I do not think such a reason exists.

The justification that has been given so far is
"because that is what the document says".

If you look at the document from the perspective of formal correctness
proofing, then this is justification is based on a defect in the document.


> 
> > http://digbib.ubka.uni-karlsruhe.de/volltexte/documents/1827
>
> OK. Karlsruhe server time-outs on me, so no chance to get enlightened
> by checking that thread.

That URL refers to a publication called 
  "Would you ever risk a non-monomorphic specication?"
It is about formal correctness proofing of specifications
and implementations.


I am _not_ an expert in the field of formal correction proofing,
and in theoretical math stuff, I am more of a practical type of person.

But I have a good understanding of some of the principles and
methodologies involved.  In 1996 I shared office for 5 month with
a student from the University of Karlsruhe who did his master
thesis at our company developing a formal specification for the
authorization model in our application software and doing a
formal correctness proof, using a tool called
"Karlsruhe Interactive Verifier (KIV)" which was also used for
above document.  This resulted in a number of fixes to our
design and implementation.

I found the underlying concepts and methodologies so interesting
and intriguing that I started implmenting a "generic" gssapi-mechanism
in order to locate inconsistencies and ambiguities in the GSS-API v2
during the following 2 years, and get them fixed in the
IETF CAT WG before publishing GSS-API v2.

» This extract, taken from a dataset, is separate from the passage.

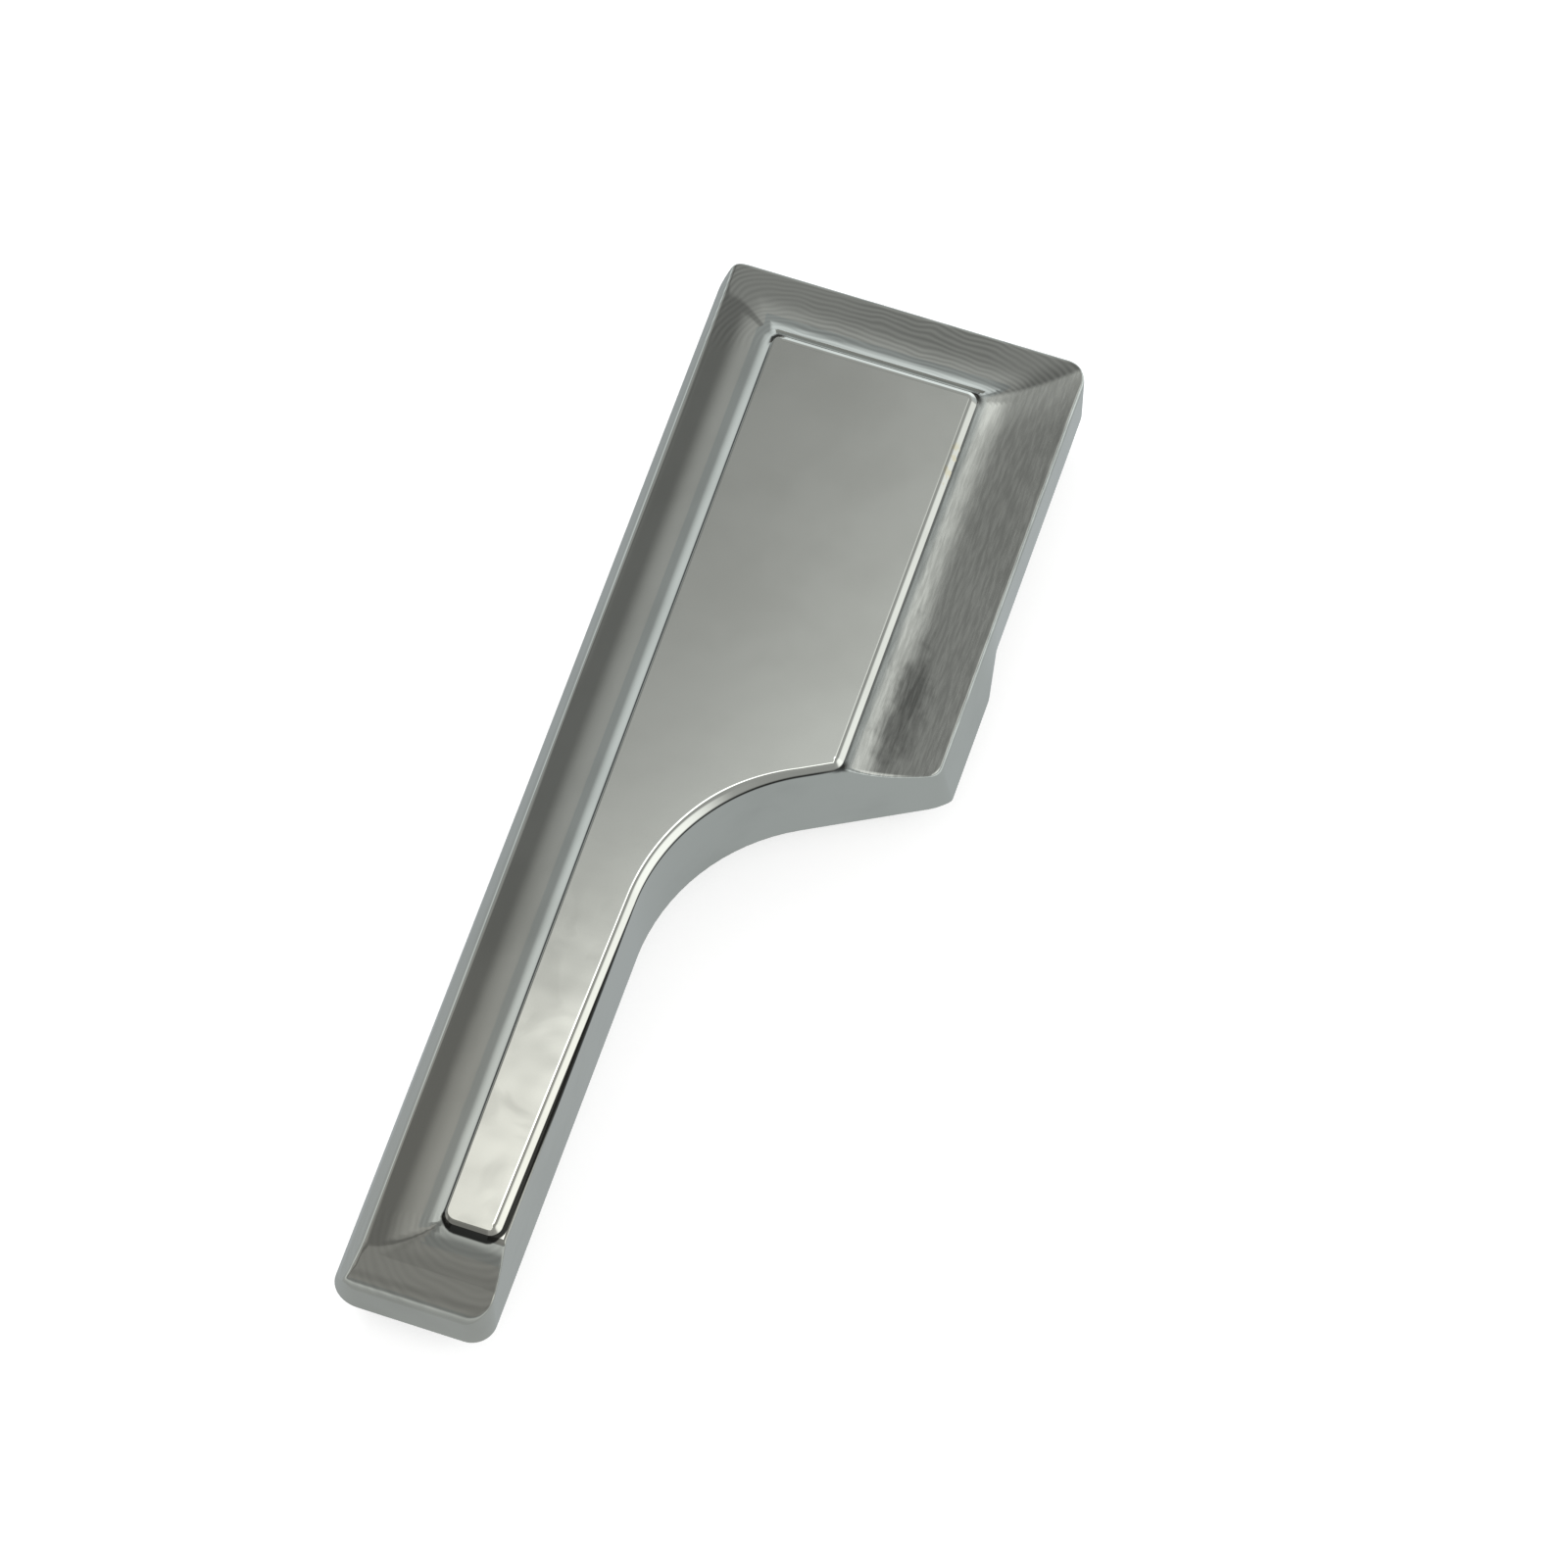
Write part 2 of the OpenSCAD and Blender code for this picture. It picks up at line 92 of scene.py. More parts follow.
right = Vector((cos(TURN), sin(TURN), 0))
up = Vector((-sin(TURN) * cos(TILT), cos(TURN) * cos(TILT), sin(TILT)))
back = right.cross(up)
metres_per_px = DISTANCE / FOCAL_PX
eye = AIM + back * DISTANCE
eye += right * (FRAME_PX / 2 - AIM_PX[0]) * metres_per_px
eye -= up * (FRAME_PX / 2 - AIM_PX[1]) * metres_per_px

camera = bpy.data.objects.new("camera", bpy.data.cameras.new("camera"))
bpy.context.scene.collection.objects.link(camera)
turn = Matrix((right, up, back)).transposed().to_4x4()
camera.matrix_world = Matrix.Translation(eye) @ turn
camera.data.sensor_width = SENSOR
camera.data.lens = FOCAL_PX * SENSOR / FRAME_PX
camera.data.clip_start = 0.01
bpy.context.scene.camera = camera
print("lens", round(camera.data.lens, 1), "mm, camera at", [round(v, 3) for v in eye])

# %% [markdown]
# ## Helpers for shader trees
# A material is a small graph. A few short helpers make a node with its values already
# set, and join sockets, so that each material below reads like a recipe.

# %% Node helpers
def node(tree, kind, values=None, **settings):
    made = tree.nodes.new(kind)
    for name, value in settings.items():
        setattr(made, name, value)
    for socket, value in (values or {}).items():
        if isinstance(value, bpy.types.NodeSocket):
            tree.links.new(value, made.inputs[socket])
        else:
            made.inputs[socket].default_value = value
    return made


def maths(tree, operation, a, b=0.0, c=0.0, clamp=False):
    made = node(tree, "ShaderNodeMath", {0: a, 1: b, 2: c}, operation=operation)
    made.use_clamp = clamp
    return made.outputs[0]


def times(tree, a, b):
    return maths(tree, "MULTIPLY", a, b)


def one_minus(tree, value):
    return maths(tree, "SUBTRACT", 1.0, value)


def vector_maths(tree, operation, a, b=None):
    made = node(tree, "ShaderNodeVectorMath", {0: a}, operation=operation)
    if b is not None:
        made.inputs[1].default_value = b
    return made.outputs["Value" if operation in ("LENGTH", "DISTANCE") else "Vector"]


# %% [markdown]
# ## Fades, colours and noise
# A ramp fades smoothly from one value to another as its input crosses a span. Most marks
# on this handle are products of such ramps, each of which says where a mark may be.

# %% Ramp, colour and noise helpers
def ramp(tree, value, low, high, out_low=0.0, out_high=1.0):
    made = node(tree, "ShaderNodeMapRange", {"Value": value, "From Min": low, "From Max": high,
                                             "To Min": out_low, "To Max": out_high})
    made.interpolation_type = "SMOOTHSTEP"
    return made.outputs["Result"]


def ramp_mm(tree, value, span, out_low=0.0, out_high=1.0):
    return ramp(tree, value, span[0] * MM, span[1] * MM, out_low, out_high)


def mix_colour(tree, factor, a, b, blend="MIX"):
    made = node(tree, "ShaderNodeMix", data_type="RGBA", blend_type=blend)
    for socket, value in ((made.inputs[0], factor), (made.inputs[6], a), (made.inputs[7], b)):
        if isinstance(value, bpy.types.NodeSocket):
            tree.links.new(value, socket)
        else:
            socket.default_value = value
    return made.outputs[2]


def noise(tree, place, scale, detail, **more):
    values = {"Vector": place, "Scale": scale, "Detail": detail, **more}
    return node(tree, "ShaderNodeTexNoise", values).outputs["Fac"]


def grey(value):
    return (value, value, value, 1.0)


def by_ray(tree, seen, mirrored, otherwise):
    """One shader for the camera, one for reflections and one for all other light."""
    path = node(tree, "ShaderNodeLightPath").outputs
    inner = node(tree, "ShaderNodeMixShader",
                 {0: path["Is Glossy Ray"], 1: otherwise, 2: mirrored})
    return node(tree, "ShaderNodeMixShader",
                {0: path["Is Camera Ray"], 1: inner.outputs[0], 2: seen}).outputs[0]


# %% [markdown]
# ## Studio
# Chrome has hardly any colour of its own, so the room is half of its look. The walls are
# mid grey, brighter on the right, with a darker patch on the left like an open door. The
# room is a rule on the direction of a ray, so it needs no picture.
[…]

(the most part of this generic implementation was re-used to build
 my gssntlm.dll/gsskrb5.dll wrappers for Microsoft NTLM and
 Kerberos 5 SSP to provide a GSS-API v2 compliant API
 ftp://ftp.sap.com/pub/ietf-work/gssapi/gsskrb5/)


The methodology of the KIV tool is to create an implementation
of the given specification, and it asks the operater to manually
("interactively") resolve all ambiguities and conflicts that prevent
an full implementation of the spec.  The KIV tool will actually
output a 100% bugfree implementation of the spec (back then you
could ask for C or C++ output).

Probably the biggest and most time-consuming part for tool-based
formal verification is the translation from a specification that
mere humans understand into predicate logic (and backwards for
all the resolved problems).

What formal proofing does _not_ provide is coming up with
specification that are actually useful and do what you want.


The most intriguing part is, that the methodology not only
works for the spec -> code transformation, it can also
be used for the  solution-architecture -> spec transformation.